En effet, nous savons tous que cette ville, profondément ancrée dans la mouvance conservatrice, ne possède ni salons de coiffure ni salles de sport ni centres de soin où la mixité est pratiquée de manière naturelle par les résidents de la ville. Même les restaurants avec pignon sur rue qui servent de l'alcool peuvent se compter sur le bout des doigts d'une main.

La mixité se pratique dans les spas des hôtels et, selon certains journaux, est strictement réservée aux touristes. Comme si le Marocain, dans son propre pays, était un citoyen de seconde zone. Peu importe qu'un couple soit marié, il ne peut pas bénéficier des mêmes prestations. Dans son propre pays, le Marocain est victime de discrimination, n'a pas la même liberté accordée à ses honorables visiteurs.
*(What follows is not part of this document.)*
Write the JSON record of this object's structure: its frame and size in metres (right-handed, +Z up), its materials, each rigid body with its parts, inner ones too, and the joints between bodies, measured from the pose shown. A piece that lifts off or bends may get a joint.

La raison invoquée par le conseil de la ville est "d'organiser ces professions" et de lutter contre l'utilisation de certains espaces comme écran pour pratiquer la prostitution. Cela les honore en effet, mais cela entre déjà dans les prérogatives du conseil, sans qu'il ait besoin de légiférer de nouveau. Ce n'est pas en créant des espaces différents dans les salons de coiffure que ceux qui profitent de ce genre de pratiques, condamnables à tous égards, vont arrêter tout à coup. La notion même de séparation est "ségrégationniste", en contradiction avec l'esprit de la liberté et de l'égalité homme-femme.

Je pense pour ma part que cette nouvelle loi a été faite pour créer un précédent. Une sorte de jurisprudence, afin que d'autres villes s'en inspirent et commencent à appliquer petit à petit le programme idéologique de leur parti politique. Cette règle a été faite pour créer une nouvelle zone de flou entre ce qui est peut-être autorisé ou non, et d'outrepasser plus aisément les autres sortes d'ouvertures qui existent.
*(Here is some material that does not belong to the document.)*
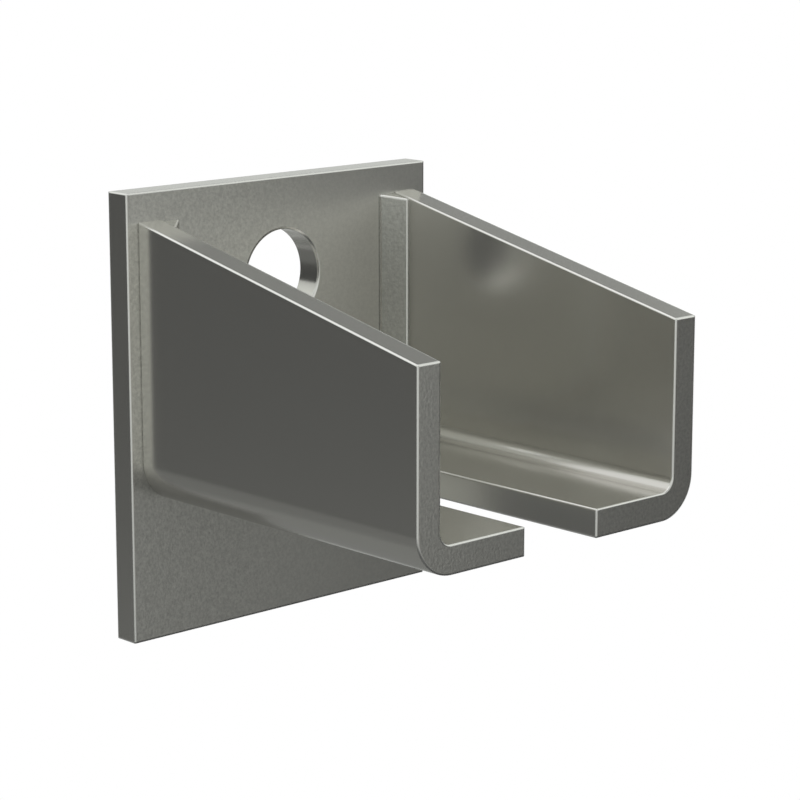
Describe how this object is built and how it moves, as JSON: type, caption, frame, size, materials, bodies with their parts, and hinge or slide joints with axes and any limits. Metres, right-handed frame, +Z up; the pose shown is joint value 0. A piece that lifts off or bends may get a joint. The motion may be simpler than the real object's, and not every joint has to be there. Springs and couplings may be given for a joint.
{
  "type": "rail support",
  "caption": "Wall bracket for a rail: an upright plate with a fixing hole carries folded angles welded on as an open channel, whose inturned lips seat the rail over a bolt slot.",
  "frame": {"origin": "middle of the fixing hole, on the wall side of the plate", "axes": "+Z is up, +Y points into the wall, and the channel reaches out from the wall along -Y; +X points right as seen from in front of the wall"},
  "size_m": [0.07, 0.075, 0.08],
  "materials": {
    "steel": "satin mill finish, olive grey",
    "weld": "dressed flat and satin, as the plate"
  },
  "bodies": {
    "root": {"wall_plate": "steel", "left_angle": "steel", "right_angle": "steel", "left_weld": "weld", "right_weld": "weld"}
  },
  "joints": []
}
Rien ne les empêchaient de mieux surveiller ces centres. S'ils ont légiféré, nous sommes en droit de nous demander si ce n'est pas pour servir un autre agenda. C'est pourquoi il faut lutter afin que la sphère privée des convictions religieuses n'interfère pas avec la gouvernance d'une ville ou même d'un pays.

Si nous nous taisons, si nous ne luttons pas contre ce genre de décisions arbitraires, nous les laisserons dérober le peu de droits qui nous restent. Nous perdrons le brin de libertés individuelles acquises de longue lutte.